Exceptions and remediation are not blemishes; they are opportunities to prove the program corrects itself. Capture each exception with a short card: requirement reference, description, detection date, discovered by whom, business impact, compensating safeguards, remediation steps, target date, owner, and current status. Attach the ticket history and add retest evidence with a fresh timestamp once closed. If a compensating control framework or targeted risk analysis applies, include the method, factors considered, approval, monitoring plan, and review results. In the R O C, avoid euphemism—write exactly what failed and exactly what fixed it, then state why residual risk is acceptable. In the A O C, reflect the qualified or unqualified posture accurately and cross-reference the deeper narrative. Reviewers trust packets that name flaws and show dated closures; they distrust packets that read like marketing copy. Precision builds credit you can spend when time is short near signature.
Standardize screenshots, logs, and tickets as if you were creating a miniature laboratory, because format discipline reduces questions. Every screenshot should include the system identifier, context navigation, user identity where safe to display, and a visible timestamp. Every log extract should show source, destination, event class, clock source alignment, and the time range reviewed, with an explanation for any redactions. Every ticket should include requester, approver, actioned user or asset, date and time, and the closure resolution, linked to the control objective it satisfies. Package these artifacts in consistent file names that encode requirement reference, system, and date, then use the same convention in the R O C hyperlinking or appendix labels.
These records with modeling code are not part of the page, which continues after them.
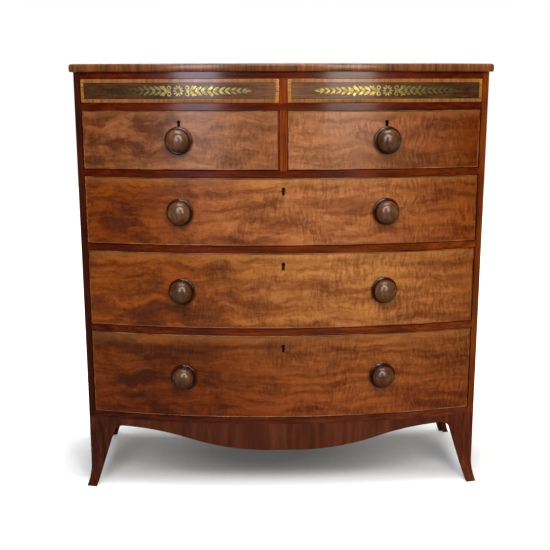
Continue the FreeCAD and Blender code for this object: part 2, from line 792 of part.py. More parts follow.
def drawer(bay):
    low_x = f"({bay.left} + front_gap)"
    high_x = f"({bay.right} - front_gap)"
    front_bottom = f"{bay.floor} + front_gap"
    front_top = f"({bay.floor} + {bay.opening} - front_gap)"
    side_top = f"({bay.floor} + {bay.opening} - box_top_gap)"
    bottom_top = f"({bay.floor} + bottom_lift + bottom_thickness)"
    back_top = f"({side_top} - back_drop)"
    box_end = "(back_inner - box_back_gap)"
    back_face = f"({box_end} - box_back)"

    # bottom, let into grooves in the front and the sides, and passing under the back
    bottom = new_body(f"{bay.name}_bottom")
    left, right = f"{low_x} + box_side - bottom_groove", f"{high_x} - box_side + bottom_groove"
    depth = "front_thickness - bottom_groove"
    corners = [
        (left, bow(left, depth), f"bow_radius - ({depth})", 1),
        (right, bow(right, depth)),
        (right, box_end),
        (left, box_end),
    ]
    plan = outline(bottom, FLOOR_PLAN, corners, f"{bay.floor} + bottom_lift")
    pad(bottom, plan, "bottom_thickness")

    # sides, with lapped dovetails at the front and through dovetails at the back
    sides = []
    for name, outer, inner, start in [
        ("left", low_x, f"{low_x} + box_side", low_x),
        ("right", high_x, f"{high_x} - box_side", f"{high_x} - box_side"),
    ]:
        near, far = sorted([outer, inner], key=lambda across: abs(value(across)))
        shoulder = bow(near, "front_thickness")
        tip = f"({bow(far)} + tail_lap)"
        front_tails = dovetails(front_bottom, side_top, bay.tails, shoulder, tip)
        back_tails = dovetails(bottom_top, back_top, bay.tails, back_face, box_end)
        corners = (
            [(shoulder, bay.floor), (box_end, bay.floor), (box_end, bottom_top), (back_face, bottom_top)]
            + back_tails
            + [(back_face, back_top), (box_end, back_top), (box_end, side_top), (shoulder, side_top)]
            + front_tails[::-1]
        )
        board = new_body(f"{bay.name}_side_{name}_board")
        pad(board, outline(board, SIDE_VIEW, corners, start), "box_side")
        sides.append(cut(f"{bay.name}_side_{name}", board, [bottom]))
    back_board = block(f"{bay.name}_back_board", low_x, high_x, back_face, box_end, bottom_top, back_top)
    back = cut(f"{bay.name}_back", back_board, sides)

    # knobs on the front, lock let into it from behind
    knobs = [
        seat(turned_knob(f"{bay.name}_knob_{number}"), across, f"{bay.floor} + {bay.opening} / 2")
        for number, across in enumerate(bay.knobs, 1)
    ]
    blank = bowed_board(f"{bay.name}_front_blank", low_x, high_x, front_bottom,
                        f"{bay.opening} - 2 * front_gap", "0", "front_thickness")
    board = cut(f"{bay.name}_front_joined", blank, sides + [bottom])
    if bay.lock is not None:
        keyhole_height = f"{bay.floor} + {bay.opening} - keyhole_drop"
        lock_bottom = f"{front_top} - lock_height"
        bolt_bottom = f"{front_top} - bolt_sink - bolt_height"
        case = seat(lock_case(f"{bay.name}_lock"), bay.lock, lock_bottom)
        bolt = seat(bolt_block(f"{bay.name}_bolt", "0", "bolt_height"), bay.lock, bolt_bottom)
        keep(f"{bay.name}_lock", [case])
        keep(f"{bay.name}_bolt", [bolt])
        recess = seat(lock_block(f"{bay.name}_lock_recess", "front_gap"), bay.lock, lock_bottom)
        hole = seat(keyhole_tool(f"{bay.name}_keyhole"), bay.lock, keyhole_height)
        board = cut(f"{bay.name}_front_recessed", board, [recess])
        board = cut(f"{bay.name}_front_keyed", board, [hole])
    keep(f"{bay.name}_front", [board] + knobs)
    keep(f"{bay.name}_box", sides + [back])
    keep(f"{bay.name}_bottom", [bottom])


for bay in all_bays:
    drawer(bay)

# ---------------------------------------------------------------------------------------------
# Check and write
# ---------------------------------------------------------------------------------------------
document.recompute()
for thing in document.Objects:
    if {"Invalid", "Error"} & set(thing.State):
        raise RuntimeError(f"{thing.Label} failed: {thing.State}")
for label, thing in nodes.items():
    if thing.Shape.isNull() or not thing.Shape.isValid():
        raise RuntimeError(f"{label} has no valid shape")

os.makedirs("parts", exist_ok=True)
for label, thing in nodes.items():
    thing.Shape.exportStep(f"parts/{label}.step")
print(f"{len(nodes)} sub-parts, {sum(len(thing.Shape.Solids) for thing in nodes.values())} solids")
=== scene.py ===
# %% [markdown]
# # A bow front chest of drawers, dressed
#
# The carcass of this chest comes from the workshop drawings as a fixed frame: sides, rails, drawer
# boxes, locks and feet, all at their true sizes. What the drawings leave plain is made here: the
# veneered drawer fronts with their beads, the turned knobs, the inlaid brass and the finishes.
# A new piece never has to be fitted by eye, because both share one origin, on the floor in the
# middle of the chest, with x to the right, y to the back and z up.

# %% Load the frame
import json
import math

import bmesh
import bpy
from mathutils import Euler, Matrix, Vector

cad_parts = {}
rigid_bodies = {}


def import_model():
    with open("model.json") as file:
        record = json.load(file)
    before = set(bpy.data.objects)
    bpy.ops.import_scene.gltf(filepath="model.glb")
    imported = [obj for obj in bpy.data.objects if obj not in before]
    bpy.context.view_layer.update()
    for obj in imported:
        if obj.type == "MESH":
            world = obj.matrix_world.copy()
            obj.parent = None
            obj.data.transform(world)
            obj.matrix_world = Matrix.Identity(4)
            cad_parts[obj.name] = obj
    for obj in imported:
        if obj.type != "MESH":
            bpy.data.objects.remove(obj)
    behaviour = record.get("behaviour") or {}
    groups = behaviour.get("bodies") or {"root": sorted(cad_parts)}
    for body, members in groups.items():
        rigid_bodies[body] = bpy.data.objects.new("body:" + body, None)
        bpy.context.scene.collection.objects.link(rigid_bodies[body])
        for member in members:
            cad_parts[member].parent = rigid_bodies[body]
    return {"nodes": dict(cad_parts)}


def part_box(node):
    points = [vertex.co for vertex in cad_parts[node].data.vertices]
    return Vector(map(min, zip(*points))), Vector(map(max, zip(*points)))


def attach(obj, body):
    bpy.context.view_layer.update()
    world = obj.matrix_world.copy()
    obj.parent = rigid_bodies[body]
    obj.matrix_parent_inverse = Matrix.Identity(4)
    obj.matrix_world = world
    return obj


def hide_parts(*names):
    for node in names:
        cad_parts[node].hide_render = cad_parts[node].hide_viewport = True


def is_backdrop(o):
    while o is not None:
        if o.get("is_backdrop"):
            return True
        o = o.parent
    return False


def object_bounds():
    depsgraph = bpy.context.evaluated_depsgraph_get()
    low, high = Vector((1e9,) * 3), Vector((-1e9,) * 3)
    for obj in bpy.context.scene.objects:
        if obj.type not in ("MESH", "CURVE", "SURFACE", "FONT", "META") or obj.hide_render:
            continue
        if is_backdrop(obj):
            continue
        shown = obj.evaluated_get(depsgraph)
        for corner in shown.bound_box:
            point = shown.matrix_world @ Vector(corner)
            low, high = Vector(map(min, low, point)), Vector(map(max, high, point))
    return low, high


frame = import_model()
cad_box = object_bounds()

MM = 0.001
nodes = frame["nodes"]
chest_size = [round((high - low) / MM) for low, high in zip(*cad_box)]
print("chest", chest_size, "mm,", len(nodes), "CAD pieces")

# %% [markdown]
# ## The bow
#
# Everything at the front follows one circle, seen from above. Its centre lies far behind the
# chest, and its radius is 1846 mm, so that the front swells 69 mm between its corners. Three small
# functions are enough to work with it: how far forward the front stands at some x, how far a point
# lies from the circle's axis, and how far the front has turned to the side at some x.

# %% The bow's circle
BOW_RADIUS = 1846.09 * MM
HALF_CASE = 500 * MM
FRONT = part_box("top_rail")[0].y
BOW_CENTRE = Vector((0, FRONT + BOW_RADIUS, 0))


def bow(x):
    """Where the bowed front stands at x."""
    return BOW_CENTRE.y - math.sqrt(BOW_RADIUS**2 - x**2)


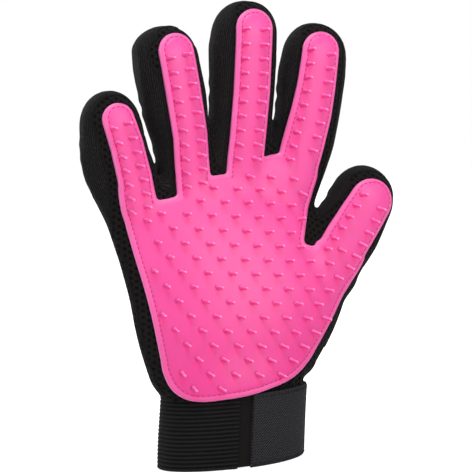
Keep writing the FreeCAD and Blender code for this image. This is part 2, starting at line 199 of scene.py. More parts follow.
# Nub columns on the finger strips: how far left and right of the strip's centre,
# height of the first nub on the left and on the right, spacing and lowest height.
STRIP_NUBS = {
    "little": (4.7, 2.6, 174.5, 176.5, 6.9, 127.0),
    "ring": (4.5, 3.2, 207.5, 209.1, 7.05, 141.0),
    "middle": (5.6, 3.5, 220.9, 220.5, 7.1, 150.0),
    "index": (6.1, 3.8, 210.1, 207.6, 6.9, 154.0),
}

# Painted shadows: faint darker streaks below the nubs, where their shadows fall.
NUB_SHADOW_DIRECTION = np.array([0.34, -0.94])
NUB_SHADOW_LENGTH = 6.0
NUB_SHADOW_WIDTH = 0.9
NUB_SHADOW_DEPTH = 0.5

# Nub columns on the thumb: first place, and the step to the next.
THUMB_NUBS = (((72.6, 134.5), (-3.9, -5.4)), ((81.4, 127.0), (-3.45, -5.9)))
THUMB_NUB_COUNT = 6

# --------------------------------------------------------------- small tools


def smooth_step(value):
    value = np.clip(value, 0.0, 1.0)
    return value * value * (3 - 2 * value)


def unit(vector):
    vector = np.asarray(vector, float)
    return vector / np.linalg.norm(vector)


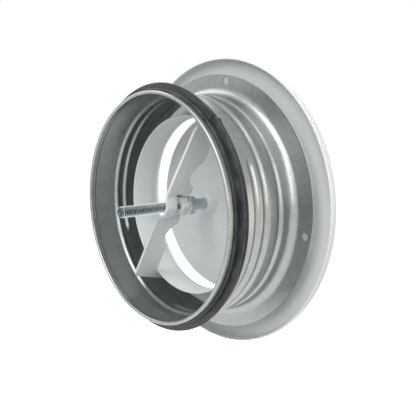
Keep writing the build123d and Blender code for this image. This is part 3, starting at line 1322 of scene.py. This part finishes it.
@dataclass
class Studio:
    """Floor, backdrop colour, lamps and camera.

    Attributes:
        image_side: Side of the picture in pixels.
        focal_pixels: Focal length in pixels.
        sensor: Width of the camera's sensor in millimetres.
        azimuth: Side that the camera stands on, in degrees as direction counts them.
        elevation: Height that it stands at, in degrees.
        hem_in_view: Centre of the hem's face as the camera sees it, in millimetres: right, down and away.
        floor_depth: Depth of the floor below the object in metres.
        floor_half_side: Half the floor's side in metres.
        floor_glow: Strength of the floor's own white.
        floor_pale: Palest colour of the floor.
        floor_dark: Darkest colour of the floor.
        ambient: Strength of the world's light on the object.
        lamps: The soft lamps.
        overcast: The even light.
    """

    image_side: int = 416
    focal_pixels: float = 554.9
    sensor: float = 36.0
    azimuth: float = 228.29
    elevation: float = 8.04
    hem_in_view: tuple[float, float, float] = (-31.69, 0.75, 294.23)
    floor_depth: float = 0.30
    floor_half_side: float = 6.0
    floor_glow: float = 0.9
    floor_pale: Colour = (0.72, 0.72, 0.72, 1.0)
    floor_dark: Colour = (0.68, 0.68, 0.68, 1.0)
    ambient: float = 0.28
    lamps: tuple[Softbox, ...] = (
        Softbox("key_softbox", 196.0, 26.0, 1.0, 0.6, 1.5),
        Softbox("top_softbox", 208.0, 56.0, 1.0, 0.8, 4.5),
        Softbox("near_softbox", 244.0, 20.0, 0.4, 0.25, 0.4),
        Softbox("flare_softbox", 104.0, 40.0, 1.0, 0.7, 3.0),
        Softbox("front_softbox", 40.0, 25.0, 1.2, 0.8, 5.0),
        Softbox("warm_softbox", 314.0, -2.0, 0.9, 0.5, 0.9, (1.0, 0.84, 0.68)),
    )
    overcast: Overcast = Overcast()

    def build(self) -> None:
        """Sets the whole studio up."""
        bpy.context.scene.view_settings.view_transform = "Standard"
        self.world()
        self.floor()
        for box in self.lamps:
            self.softbox(box)
        self.even_light()
        self.camera()

    def world(self) -> None:
        """White for the camera, in reflections and through openings, and a plain dim light on the object."""
        world = bpy.data.worlds.new("studio")
        world.use_nodes = True
        bpy.context.scene.world = world
        wiring = Wiring(world.node_tree)
        background = world.node_tree.nodes["Background"]
        background.inputs["Color"].default_value = (1.0, 1.0, 1.0, 1.0)
        wiring.feed(background.inputs["Strength"], wiring.math("MAXIMUM", self.seen(wiring), self.ambient))

    @staticmethod
    def seen(wiring: Wiring) -> Socket:
        """Tells the rays that see the backdrop from those that only light the object.

        Args:
            wiring: The tree that asks.

        Returns:
            1 for the camera's rays, mirrored rays and rays that pass through, and 0 for all others.
        """
        path = wiring.add("ShaderNodeLightPath").outputs
        seen = wiring.math("MAXIMUM", path["Is Camera Ray"], path["Is Transmission Ray"])
        return wiring.math("MAXIMUM", seen, path["Is Glossy Ray"])

    def floor(self) -> None:
        """Lays the plain pale floor below the held object, near white where no shadow falls."""
        mesh = bmesh.new()
        bmesh.ops.create_grid(mesh, x_segments=1, y_segments=1, size=self.floor_half_side)
        depth = CAD_BOUNDS[0][2] - self.floor_depth
        bmesh.ops.translate(mesh, verts=mesh.verts, vec=(0.0, 0.0, depth))
        data = bpy.data.meshes.new("floor")
        mesh.to_mesh(data)
        mesh.free()
        floor = bpy.data.objects.new("floor", data)
        bpy.context.scene.collection.objects.link(floor)
        coat = Coat("floor_paint", Roughness=1.0, Specular_IOR_Level=0.0)
        wiring = coat.wiring
        speck = coat.effect(Effect.MOTTLE, Size=2.0, Contrast=0.05)
        coat.set(
            Base_Color=wiring.blend(speck, self.floor_dark, self.floor_pale),
            Emission_Color=(1.0, 1.0, 1.0, 1.0),
            Emission_Strength=wiring.math("MULTIPLY", self.seen(wiring), self.floor_glow),
        )
        data.materials.append(coat.material)

    @staticmethod
    def hang(light: bpy.types.Light, azimuth: float, elevation: float, distance: float = 1.0) -> None:
        """Hangs a lamp so that it shines at the object.

        Args:
            light: The lamp's light.
            azimuth: Side that it shines from, in degrees.
            elevation: Height that it shines from, in degrees.
            distance: Distance in metres, which the even light doesn't depend on.
        """
        lamp = bpy.data.objects.new(light.name, light)
        towards = direction(azimuth, elevation)
        lamp.location = towards * distance
        lamp.rotation_euler = towards.to_track_quat("Z", "Y").to_euler()
        bpy.context.scene.collection.objects.link(lamp)

    def softbox(self, box: Softbox) -> None:
        """Hangs one soft lamp.

        Args:
            box: The lamp.
        """
        light = bpy.data.lights.new(box.name, "AREA")
        light.energy = box.power
        light.size = box.side
        light.color = box.tint
        self.hang(light, box.azimuth, box.elevation, box.distance)

    def even_light(self) -> None:
        """Lights the floor and the object from far away, with soft shadows."""
        light = bpy.data.lights.new(self.overcast.name, "SUN")
        light.energy = self.overcast.strength
        light.angle = math.radians(self.overcast.spread)
        self.hang(light, self.overcast.azimuth, self.overcast.elevation)

    def camera(self) -> None:
        """Places the camera so that the hem's centre falls where the photograph has it."""
        data = bpy.data.cameras.new("camera")
        data.sensor_width = self.sensor
        data.lens = self.sensor * self.focal_pixels / self.image_side
        camera = bpy.data.objects.new("camera", data)
        back = direction(self.azimuth, self.elevation)
        right = Vector((math.cos(math.radians(self.azimuth)), math.sin(math.radians(self.azimuth)), 0.0))
        up = back.cross(right)
        _, high = extent("mounting_frame")
        hem = Vector((0.0, high.y, 0.0))
        x, y, z = self.hem_in_view
        camera.location = (hem - right * x + up * y + back * z) * MM
        camera.rotation_euler = back.to_track_quat("Z", "Y").to_euler()
        bpy.context.scene.collection.objects.link(camera)
        bpy.context.scene.camera = camera


def main() -> None:
    """Builds every sub-assembly and the studio."""
    logging.basicConfig(level=logging.INFO, format="%(name)s: %(message)s")
    for assembly in (MountingFrame(), Gasket(), ValveBody(), Disc(), Bridge(), Spindle(), Studio()):
        assembly.build()


if __name__ == "__main__":
    main()
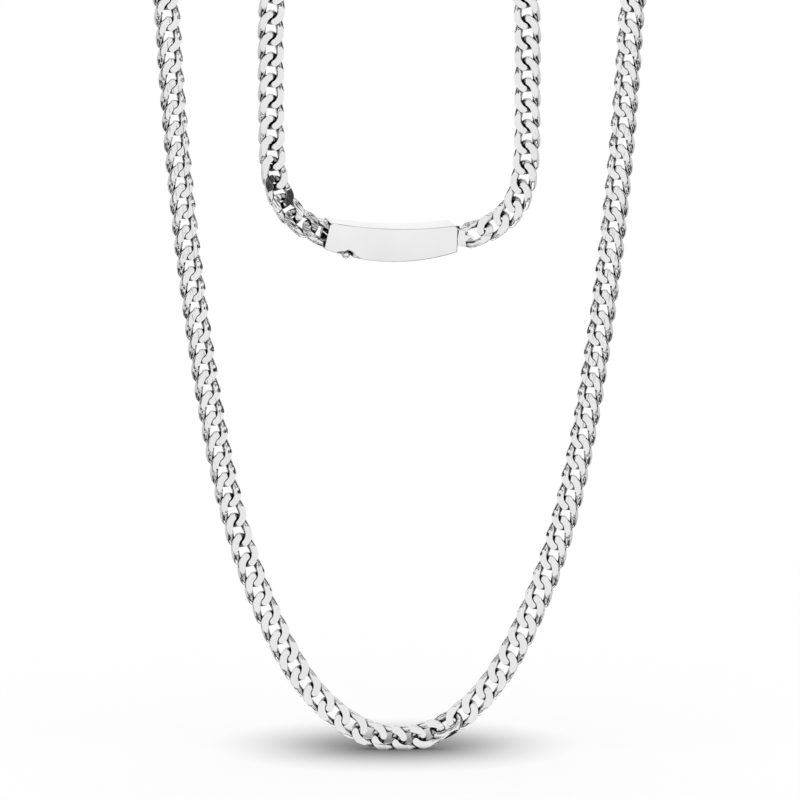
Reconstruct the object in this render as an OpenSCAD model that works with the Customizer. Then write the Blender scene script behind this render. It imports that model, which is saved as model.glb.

This sounds fussy until you watch an assessor fly through your packet because they never have to ask, “When was this?” or “Whose system is this?” Format discipline is a quiet superpower.
Executives sign the attestation, so brief them on responsibilities, residual qualifiers, and the story the packet tells in language they can repeat in a meeting. Explain that the A O C is a legal statement used by acquirers, brands, and partners to make decisions; it must match reality, and known exceptions must be named. Walk through the scope summary, the reliance on providers, the segmentation stance, and any qualified statements that remain, and show where evidence sits if questions arise. Then confirm the renewal window, the monitoring cadences that keep controls alive, and the plan to address any lingering items with dates and owners. This is not theatrics; it is governance. When leaders understand what they are signing, they can defend the organization’s posture and support remediation swiftly if something needs funding. Reviewers hear this clarity in follow-up calls, and it shortens the path to acceptance.
Submission format and sequence matter because different assessors and acquirers expect different packaging. Ask early for the preferred structure, file limits, naming conventions, secure transfer methods, and whether hyperlinks inside documents will be preserved. Deliver the R O C with a tidy appendix and a table of contents that maps requirement families to artifact collections, then submit the A O C in the exact program form with accurate signatures and dates. Include a cover letter that lists included files, their purpose, and the checksum or hash for each archive, so receipt verification is easy. If the program requires separate confidentiality handling for certain diagrams or inventories, follow it precisely to avoid resubmission cycles. Treat delivery like a release: version it, log it, and store the sent set in your internal archive for reference. Professional packaging reduces friction and signals that your control over details extends beyond security settings to evidence handling.
Tie everything back to the steady cadence you have practiced across episodes: scope, control, evidence, validation. The R O C is the long-form demonstration that this cadence lived during the window. Scope is expressed by diagrams and inventories that match the environment people can see. Control is expressed by policies and procedures that name actors and actions in plain words. Evidence is expressed by dated artifacts—configs, logs, tickets, reports—stored where they can be found. Validation is expressed by sampling and tests with objective outcomes, plus remediation that closes gaps and leaves retest proof behind. The A O C is the formal declaration that this lived reality satisfies the program’s expectation. When the cadence is present, submissions feel inevitable. When it is missing, prose grows and trust shrinks.